Problem ▸ Find the lines holding "vertex" and copy them.

─── Dataset extract

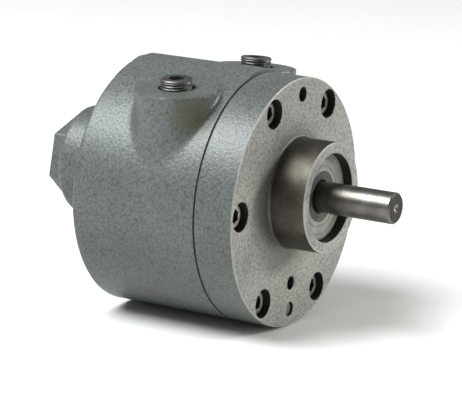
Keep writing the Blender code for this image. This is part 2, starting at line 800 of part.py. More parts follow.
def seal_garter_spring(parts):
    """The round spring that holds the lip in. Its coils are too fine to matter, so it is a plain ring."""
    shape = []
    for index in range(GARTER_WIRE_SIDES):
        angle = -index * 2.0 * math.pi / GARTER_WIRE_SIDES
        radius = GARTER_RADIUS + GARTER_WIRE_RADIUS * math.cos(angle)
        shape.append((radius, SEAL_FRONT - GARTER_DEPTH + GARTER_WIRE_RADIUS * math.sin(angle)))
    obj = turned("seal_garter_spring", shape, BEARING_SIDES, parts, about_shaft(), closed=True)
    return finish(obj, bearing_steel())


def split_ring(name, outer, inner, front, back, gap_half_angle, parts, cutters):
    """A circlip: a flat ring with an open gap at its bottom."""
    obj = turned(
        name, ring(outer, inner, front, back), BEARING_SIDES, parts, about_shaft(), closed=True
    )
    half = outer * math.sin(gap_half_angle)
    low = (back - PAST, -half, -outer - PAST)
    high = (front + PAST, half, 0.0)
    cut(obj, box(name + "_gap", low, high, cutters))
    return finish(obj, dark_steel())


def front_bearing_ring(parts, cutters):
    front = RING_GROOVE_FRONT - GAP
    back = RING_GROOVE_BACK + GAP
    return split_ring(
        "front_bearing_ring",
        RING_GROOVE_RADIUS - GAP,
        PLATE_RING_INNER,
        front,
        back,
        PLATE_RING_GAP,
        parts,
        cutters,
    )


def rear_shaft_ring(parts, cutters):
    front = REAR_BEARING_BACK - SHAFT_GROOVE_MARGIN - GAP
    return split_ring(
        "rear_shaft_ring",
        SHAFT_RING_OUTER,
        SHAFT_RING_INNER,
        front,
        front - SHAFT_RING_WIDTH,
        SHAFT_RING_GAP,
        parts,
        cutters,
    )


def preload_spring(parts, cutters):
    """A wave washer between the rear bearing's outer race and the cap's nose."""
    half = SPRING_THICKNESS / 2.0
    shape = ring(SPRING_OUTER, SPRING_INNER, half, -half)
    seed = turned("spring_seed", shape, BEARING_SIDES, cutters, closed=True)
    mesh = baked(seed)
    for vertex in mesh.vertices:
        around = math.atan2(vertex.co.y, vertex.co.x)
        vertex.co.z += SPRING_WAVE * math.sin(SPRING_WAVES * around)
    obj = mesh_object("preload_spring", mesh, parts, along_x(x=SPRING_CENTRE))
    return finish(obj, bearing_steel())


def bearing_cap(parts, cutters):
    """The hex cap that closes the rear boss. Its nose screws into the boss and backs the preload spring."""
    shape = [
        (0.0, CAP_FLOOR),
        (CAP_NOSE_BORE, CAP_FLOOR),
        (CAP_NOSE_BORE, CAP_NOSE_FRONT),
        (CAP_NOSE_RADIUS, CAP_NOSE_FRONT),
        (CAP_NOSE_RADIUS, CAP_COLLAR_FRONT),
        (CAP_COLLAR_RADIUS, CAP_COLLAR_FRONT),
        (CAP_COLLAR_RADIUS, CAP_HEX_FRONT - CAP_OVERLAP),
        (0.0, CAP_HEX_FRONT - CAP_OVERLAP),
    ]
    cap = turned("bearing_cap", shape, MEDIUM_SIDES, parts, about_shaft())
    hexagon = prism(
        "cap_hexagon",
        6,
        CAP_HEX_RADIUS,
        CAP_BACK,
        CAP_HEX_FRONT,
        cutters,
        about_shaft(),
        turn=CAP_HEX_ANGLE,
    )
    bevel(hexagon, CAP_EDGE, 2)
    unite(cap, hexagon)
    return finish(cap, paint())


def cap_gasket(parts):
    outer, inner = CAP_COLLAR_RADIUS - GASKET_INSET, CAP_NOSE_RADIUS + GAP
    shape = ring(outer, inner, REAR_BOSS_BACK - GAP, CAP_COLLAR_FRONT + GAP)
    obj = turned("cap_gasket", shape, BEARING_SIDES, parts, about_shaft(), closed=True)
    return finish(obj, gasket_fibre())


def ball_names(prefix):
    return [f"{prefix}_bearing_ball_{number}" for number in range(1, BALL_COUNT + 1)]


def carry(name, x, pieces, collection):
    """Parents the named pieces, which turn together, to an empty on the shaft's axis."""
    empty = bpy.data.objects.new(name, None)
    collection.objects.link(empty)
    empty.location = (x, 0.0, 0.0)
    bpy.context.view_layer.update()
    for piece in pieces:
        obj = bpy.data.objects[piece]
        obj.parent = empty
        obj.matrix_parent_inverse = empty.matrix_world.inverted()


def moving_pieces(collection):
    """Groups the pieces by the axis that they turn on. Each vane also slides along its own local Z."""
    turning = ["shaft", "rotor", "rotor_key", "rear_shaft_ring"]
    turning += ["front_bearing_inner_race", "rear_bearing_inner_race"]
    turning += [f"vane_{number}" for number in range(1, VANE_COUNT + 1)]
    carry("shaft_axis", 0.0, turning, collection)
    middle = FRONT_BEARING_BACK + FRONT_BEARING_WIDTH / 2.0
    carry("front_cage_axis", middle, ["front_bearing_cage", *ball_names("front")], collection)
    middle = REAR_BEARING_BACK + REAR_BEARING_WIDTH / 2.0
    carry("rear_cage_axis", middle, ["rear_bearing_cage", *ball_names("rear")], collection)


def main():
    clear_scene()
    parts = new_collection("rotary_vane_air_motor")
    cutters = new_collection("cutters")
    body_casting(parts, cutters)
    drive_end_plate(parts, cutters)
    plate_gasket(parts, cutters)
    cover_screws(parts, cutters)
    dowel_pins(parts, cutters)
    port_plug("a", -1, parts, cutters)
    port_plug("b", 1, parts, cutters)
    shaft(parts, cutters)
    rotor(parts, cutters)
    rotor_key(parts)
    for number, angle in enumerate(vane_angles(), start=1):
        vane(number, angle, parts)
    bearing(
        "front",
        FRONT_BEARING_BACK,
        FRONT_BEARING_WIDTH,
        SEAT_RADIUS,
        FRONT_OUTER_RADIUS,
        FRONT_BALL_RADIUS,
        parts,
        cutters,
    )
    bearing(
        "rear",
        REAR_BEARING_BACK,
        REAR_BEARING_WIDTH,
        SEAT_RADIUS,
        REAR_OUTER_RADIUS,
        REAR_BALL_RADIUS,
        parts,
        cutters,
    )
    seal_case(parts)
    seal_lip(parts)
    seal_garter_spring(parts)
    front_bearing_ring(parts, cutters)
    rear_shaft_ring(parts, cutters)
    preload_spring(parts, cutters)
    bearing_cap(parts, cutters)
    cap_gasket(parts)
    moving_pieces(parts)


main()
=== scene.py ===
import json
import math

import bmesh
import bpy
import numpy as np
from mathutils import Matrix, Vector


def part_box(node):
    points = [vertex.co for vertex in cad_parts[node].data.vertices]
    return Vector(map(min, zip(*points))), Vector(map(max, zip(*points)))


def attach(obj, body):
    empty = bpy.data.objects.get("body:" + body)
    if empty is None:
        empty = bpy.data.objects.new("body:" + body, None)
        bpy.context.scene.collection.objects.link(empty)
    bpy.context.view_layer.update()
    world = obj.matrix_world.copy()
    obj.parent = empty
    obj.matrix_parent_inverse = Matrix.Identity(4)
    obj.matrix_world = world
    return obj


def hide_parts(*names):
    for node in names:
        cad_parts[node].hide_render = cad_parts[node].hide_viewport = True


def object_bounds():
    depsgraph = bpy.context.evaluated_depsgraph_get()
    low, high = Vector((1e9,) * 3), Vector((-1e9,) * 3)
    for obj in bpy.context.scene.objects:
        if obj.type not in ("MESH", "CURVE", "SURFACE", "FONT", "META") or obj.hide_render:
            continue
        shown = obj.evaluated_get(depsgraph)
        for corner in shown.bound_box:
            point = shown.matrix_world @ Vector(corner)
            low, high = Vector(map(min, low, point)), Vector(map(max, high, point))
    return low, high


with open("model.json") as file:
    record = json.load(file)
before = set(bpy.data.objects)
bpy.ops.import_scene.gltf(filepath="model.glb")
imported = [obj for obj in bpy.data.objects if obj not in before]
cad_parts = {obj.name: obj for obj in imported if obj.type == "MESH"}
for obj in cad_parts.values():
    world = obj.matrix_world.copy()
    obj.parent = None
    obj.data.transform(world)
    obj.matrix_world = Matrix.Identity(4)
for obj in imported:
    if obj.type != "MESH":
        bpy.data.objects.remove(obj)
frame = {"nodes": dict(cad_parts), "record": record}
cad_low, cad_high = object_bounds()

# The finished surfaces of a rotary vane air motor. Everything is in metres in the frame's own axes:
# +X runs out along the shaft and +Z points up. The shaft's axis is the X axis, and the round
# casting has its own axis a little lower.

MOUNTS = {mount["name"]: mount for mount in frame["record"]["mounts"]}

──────

Full solution ▸
    for vertex in mesh.vertices:
        around = math.atan2(vertex.co.y, vertex.co.x)
        vertex.co.z += SPRING_WAVE * math.sin(SPRING_WAVES * around)
    points = [vertex.co for vertex in cad_parts[node].data.vertices]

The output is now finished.